Can I get a DSCR loan with Section 8 or CityFHEPS tenants in my rental property?
Yes. DSCR loans qualify properties based on rental income relative to mortgage payment — not the borrower's personal income. Section 8 and CityFHEPS tenants provide government-backed rental vouchers that count as qualifying income in DSCR underwriting. This makes DSCR loans an excellent option for New York City investors with mixed tenant bases, including affordable housing voucher holders. Properties in Brooklyn, Queens, the Bronx, and Manhattan with Section 8 tenants regularly qualify for DSCR financing when the cash flow ratio meets lender requirements.
How do liquidity reserves affect my DSCR loan rate?
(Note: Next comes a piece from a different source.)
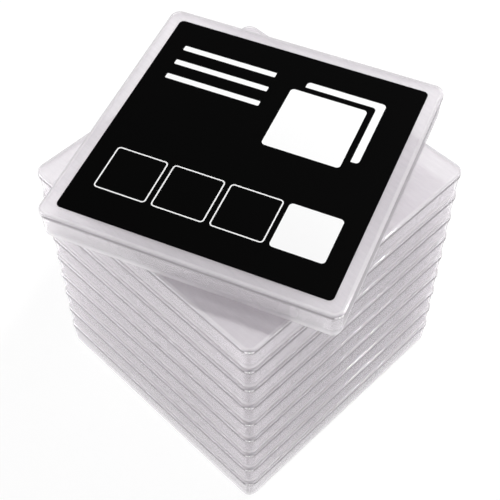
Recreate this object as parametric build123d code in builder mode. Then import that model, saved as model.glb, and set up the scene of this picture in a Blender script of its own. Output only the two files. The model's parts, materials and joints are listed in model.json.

Liquidity reserves are one of the most underutilized rate improvement tools available to DSCR borrowers. Lenders assess how much cash you have post-closing as a proxy for risk — higher reserves mean lower perceived risk, which translates directly into pricing advantages. In practical terms, demonstrating strong reserves (typically 6–12 months of PITIA) can reduce your rate by 10–25 basis points depending on your lender and loan file. On a $350,000 investment property loan, that savings can add up to thousands of dollars over the life of the note. You don't need to invest more — you simply need to document what you already have.